- DATA BLOCK
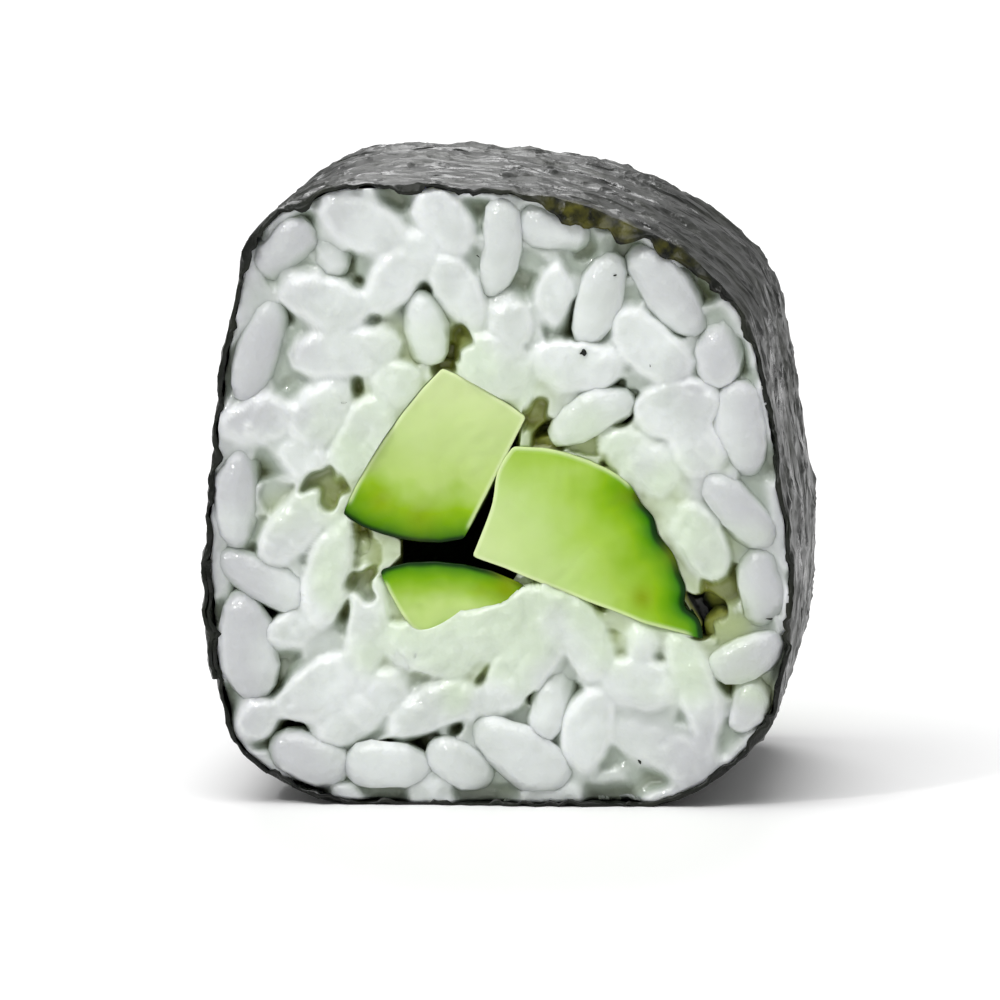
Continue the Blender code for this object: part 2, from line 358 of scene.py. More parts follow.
def seeds(rng):
    """Grains on a brick pattern in layers, shaken off their places: middles, directions, half lengths of
    their lines and radii. Most lie along the cut and a few point out of it."""
    (low_x, low_z), (high_x, high_z) = wall.min(axis=0), wall.max(axis=0)
    across, up = np.arange(low_x, high_x, SEED_STEP[0]), np.arange(low_z, high_z, SEED_STEP[1])
    middles = []
    for layer, depth in enumerate(LAYER_DEPTHS):
        x, z = np.meshgrid(across, up)
        x = x + SEED_STEP[0] / 2 * (np.arange(len(up))[:, None] + layer) % SEED_STEP[0]
        z = z + SEED_STEP[1] / 3 * layer
        middles.append(np.stack([x, np.full_like(x, depth), z], axis=-1).reshape(-1, 3))
    middles = np.vstack(middles)
    middles += rng.uniform(-SHAKE, SHAKE, middles.shape)
    heading = rng.uniform(0.0, 2 * np.pi, len(middles))
    tilt = rng.normal(0.0, 0.5, len(middles))
    level = np.cos(tilt)
    direction = np.stack([np.cos(heading) * level, np.sin(tilt), np.sin(heading) * level], axis=1)
    radius = rng.uniform(*GRAIN_RADIUS, len(middles))
    half = rng.uniform(*GRAIN_LENGTH, len(middles)) / 2 - radius
    return middles, direction, half, radius


def inside_rice(middles, holes):
    """Which places lie in the rice: inside the wall, and in none of the holes."""
    flat = middles[:, [0, 2]]
    keep = beyond(wall, flat)[0] < -SEED_OFF_WALL
    for hole in holes:
        keep &= beyond(hole, flat)[0] > SEED_OFF_STICKS
    return keep


print(len(seeds(np.random.default_rng(0))[0]), "seeds, before those outside the rice are dropped")


# %% Distances between grains
def nearest(start, end):
    """For every pair of lines, how far along each the two come closest, from 0 to 1, and the vector from
    the second to the first there."""
    one, two = (end - start)[:, None], (end - start)[None]
    apart = start[:, None] - start[None]
    a, e, b = (one * one).sum(-1), (two * two).sum(-1), (one * two).sum(-1)
    c, f = (one * apart).sum(-1), (two * apart).sum(-1)
    s = np.clip((b * f - c * e) / np.maximum(a * e - b * b, 1e-6), 0.0, 1.0)
    t = np.clip((b * s + f) / e, 0.0, 1.0)
    s = np.clip((b * t - c) / a, 0.0, 1.0)
    return s, t, apart + one * s[..., None] - two * t[..., None]


level_line, upright_line = ((-1.0, 0.0, 0.0), (1.0, 0.0, 0.0)), ((0.0, 1.0, -1.0), (0.0, 1.0, 1.0))
crossed = nearest(*np.array((level_line, upright_line)).transpose(1, 0, 2))[2][0, 1]
print("two crossed lines, 1 mm apart, come within", np.linalg.norm(crossed), "mm")

# %% [markdown]
# Settling goes round after round, as it does under the hand. In each round every pair that overlaps moves
# apart by half the overlap, and then the walls push back. Small steps let a push travel through the crowd.

# %% Push, then settle
PUSH_MORE = 1.2  # a push goes a little past the touch, so that the crowd settles sooner
PULL = 0.015  # how far each round draws a grain towards the cut
ROUNDS = 260
AGAINST_STICKS = 0.95  # the share of its radius that a grain keeps off the sticks
PAST_CUT = 0.4  # how far a grain may rise past the cut before the knife presses it flat


def push_apart(start, end, radius):
    """One round of pushes between grains. Each overlapping pair moves apart by half the overlap, shared
    between a grain's two ends by how near the touch is to each."""
    s, _, gap = nearest(start, end)
    distance = np.linalg.norm(gap, axis=-1) + 1e-9
    overlap = np.maximum(SQUEEZE * (radius[:, None] + radius[None]) - distance, 0.0)
    np.fill_diagonal(overlap, 0.0)
    push = gap / distance[..., None] * (0.5 * overlap)[..., None]
    touching = np.maximum((overlap > 0).sum(axis=1), 1)[:, None] ** 0.5
    start += (push * (1 - s)[..., None]).sum(axis=1) / touching * PUSH_MORE
    end += (push * s[..., None]).sum(axis=1) / touching * PUSH_MORE


def push_off_walls(ends, radius, holes):
    """Moves grain ends back inside the wall, out of the holes, and between the cut and the deepest layer."""
    flat = ends[:, [0, 2]]
    out, normal = beyond(wall, flat)
    flat -= normal * np.maximum(out + radius - GRAIN_WALL, 0.0)[:, None]
    for hole in holes:
        out, normal = beyond(hole, flat)
        flat += normal * np.maximum(radius * AGAINST_STICKS - out, 0.0)[:, None]
    ends[:, [0, 2]] = flat
    ends[:, 1] = np.clip(ends[:, 1], radius - PAST_CUT, DEEPEST - radius)


def pack(rng, holes):
    """Settled grains: the seeds that lie in the rice, pushed apart and off the walls, round after round,
    while a small pull draws them towards the cut. A line keeps its length through every push."""
    middles, direction, half, radius = seeds(rng)
    keep = inside_rice(middles, holes)
    middles, direction, half, radius = middles[keep], direction[keep], half[keep], radius[keep]
    for _ in range(ROUNDS):
        start, end = middles - direction * half[:, None], middles + direction * half[:, None]
        push_apart(start, end, radius)
        middle = (start + end) / 2
        middle[:, 1] -= PULL
        push_off_walls(start, radius, holes)
        push_off_walls(end, radius, holes)
        push_off_walls(middle, radius * 0.9, holes)
        middles = (start + end + 2 * middle) / 4
        direction = unit(end - start)
    return middles, direction, half, radius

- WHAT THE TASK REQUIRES
Go through the listing and copy all of it exactly.

- THE RESPONSE
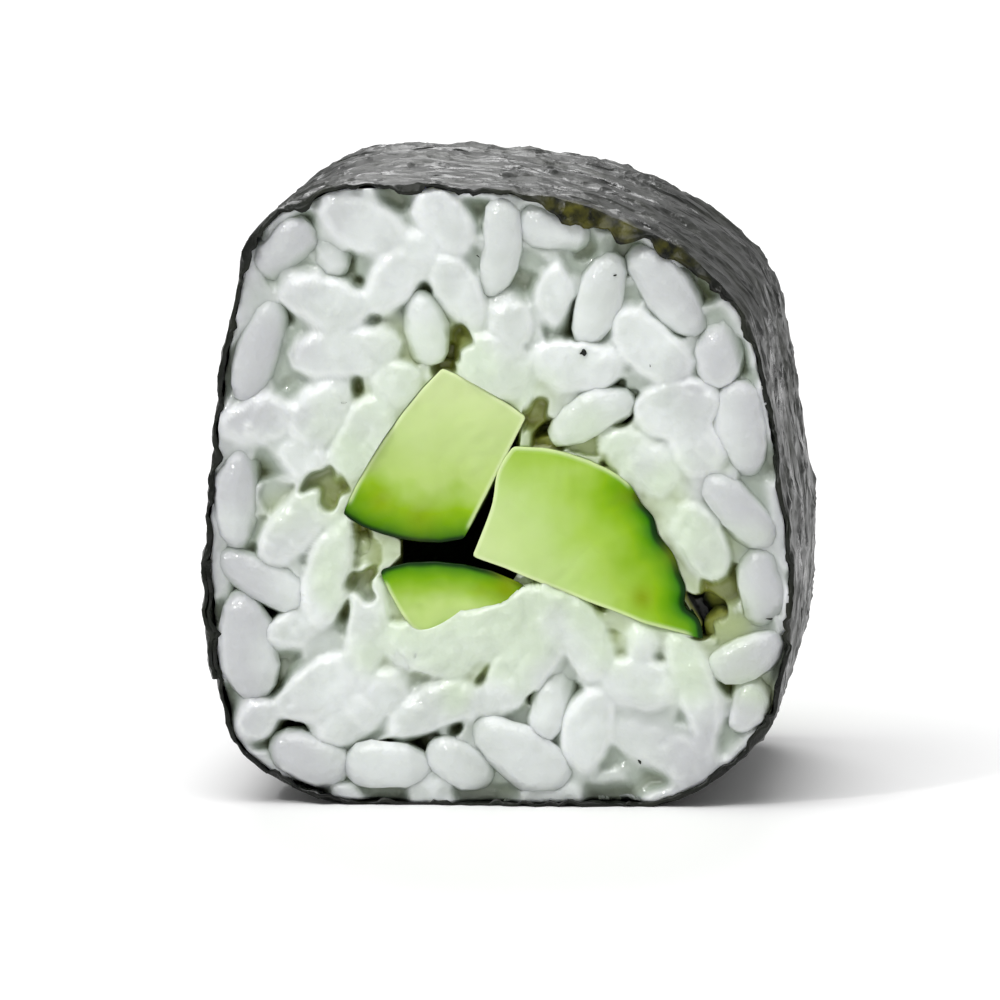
Continue the Blender code for this object: part 2, from line 358 of scene.py. More parts follow.
def seeds(rng):
    """Grains on a brick pattern in layers, shaken off their places: middles, directions, half lengths of
    their lines and radii. Most lie along the cut and a few point out of it."""
    (low_x, low_z), (high_x, high_z) = wall.min(axis=0), wall.max(axis=0)
    across, up = np.arange(low_x, high_x, SEED_STEP[0]), np.arange(low_z, high_z, SEED_STEP[1])
    middles = []
    for layer, depth in enumerate(LAYER_DEPTHS):
        x, z = np.meshgrid(across, up)
        x = x + SEED_STEP[0] / 2 * (np.arange(len(up))[:, None] + layer) % SEED_STEP[0]
        z = z + SEED_STEP[1] / 3 * layer
        middles.append(np.stack([x, np.full_like(x, depth), z], axis=-1).reshape(-1, 3))
    middles = np.vstack(middles)
    middles += rng.uniform(-SHAKE, SHAKE, middles.shape)
    heading = rng.uniform(0.0, 2 * np.pi, len(middles))
    tilt = rng.normal(0.0, 0.5, len(middles))
    level = np.cos(tilt)
    direction = np.stack([np.cos(heading) * level, np.sin(tilt), np.sin(heading) * level], axis=1)
    radius = rng.uniform(*GRAIN_RADIUS, len(middles))
    half = rng.uniform(*GRAIN_LENGTH, len(middles)) / 2 - radius
    return middles, direction, half, radius


def inside_rice(middles, holes):
    """Which places lie in the rice: inside the wall, and in none of the holes."""
    flat = middles[:, [0, 2]]
    keep = beyond(wall, flat)[0] < -SEED_OFF_WALL
    for hole in holes:
        keep &= beyond(hole, flat)[0] > SEED_OFF_STICKS
    return keep


print(len(seeds(np.random.default_rng(0))[0]), "seeds, before those outside the rice are dropped")


# %% Distances between grains
def nearest(start, end):
    """For every pair of lines, how far along each the two come closest, from 0 to 1, and the vector from
    the second to the first there."""
    one, two = (end - start)[:, None], (end - start)[None]
    apart = start[:, None] - start[None]
    a, e, b = (one * one).sum(-1), (two * two).sum(-1), (one * two).sum(-1)
    c, f = (one * apart).sum(-1), (two * apart).sum(-1)
    s = np.clip((b * f - c * e) / np.maximum(a * e - b * b, 1e-6), 0.0, 1.0)
    t = np.clip((b * s + f) / e, 0.0, 1.0)
    s = np.clip((b * t - c) / a, 0.0, 1.0)
    return s, t, apart + one * s[..., None] - two * t[..., None]


level_line, upright_line = ((-1.0, 0.0, 0.0), (1.0, 0.0, 0.0)), ((0.0, 1.0, -1.0), (0.0, 1.0, 1.0))
crossed = nearest(*np.array((level_line, upright_line)).transpose(1, 0, 2))[2][0, 1]
print("two crossed lines, 1 mm apart, come within", np.linalg.norm(crossed), "mm")

# %% [markdown]
# Settling goes round after round, as it does under the hand. In each round every pair that overlaps moves
# apart by half the overlap, and then the walls push back. Small steps let a push travel through the crowd.

# %% Push, then settle
PUSH_MORE = 1.2  # a push goes a little past the touch, so that the crowd settles sooner
PULL = 0.015  # how far each round draws a grain towards the cut
ROUNDS = 260
AGAINST_STICKS = 0.95  # the share of its radius that a grain keeps off the sticks
PAST_CUT = 0.4  # how far a grain may rise past the cut before the knife presses it flat


def push_apart(start, end, radius):
    """One round of pushes between grains. Each overlapping pair moves apart by half the overlap, shared
    between a grain's two ends by how near the touch is to each."""
    s, _, gap = nearest(start, end)
    distance = np.linalg.norm(gap, axis=-1) + 1e-9
    overlap = np.maximum(SQUEEZE * (radius[:, None] + radius[None]) - distance, 0.0)
    np.fill_diagonal(overlap, 0.0)
    push = gap / distance[..., None] * (0.5 * overlap)[..., None]
    touching = np.maximum((overlap > 0).sum(axis=1), 1)[:, None] ** 0.5
    start += (push * (1 - s)[..., None]).sum(axis=1) / touching * PUSH_MORE
    end += (push * s[..., None]).sum(axis=1) / touching * PUSH_MORE


def push_off_walls(ends, radius, holes):
    """Moves grain ends back inside the wall, out of the holes, and between the cut and the deepest layer."""
    flat = ends[:, [0, 2]]
    out, normal = beyond(wall, flat)
    flat -= normal * np.maximum(out + radius - GRAIN_WALL, 0.0)[:, None]
    for hole in holes:
        out, normal = beyond(hole, flat)
        flat += normal * np.maximum(radius * AGAINST_STICKS - out, 0.0)[:, None]
    ends[:, [0, 2]] = flat
    ends[:, 1] = np.clip(ends[:, 1], radius - PAST_CUT, DEEPEST - radius)


def pack(rng, holes):
    """Settled grains: the seeds that lie in the rice, pushed apart and off the walls, round after round,
    while a small pull draws them towards the cut. A line keeps its length through every push."""
    middles, direction, half, radius = seeds(rng)
    keep = inside_rice(middles, holes)
    middles, direction, half, radius = middles[keep], direction[keep], half[keep], radius[keep]
    for _ in range(ROUNDS):
        start, end = middles - direction * half[:, None], middles + direction * half[:, None]
        push_apart(start, end, radius)
        middle = (start + end) / 2
        middle[:, 1] -= PULL
        push_off_walls(start, radius, holes)
        push_off_walls(end, radius, holes)
        push_off_walls(middle, radius * 0.9, holes)
        middles = (start + end + 2 * middle) / 4
        direction = unit(end - start)
    return middles, direction, half, radius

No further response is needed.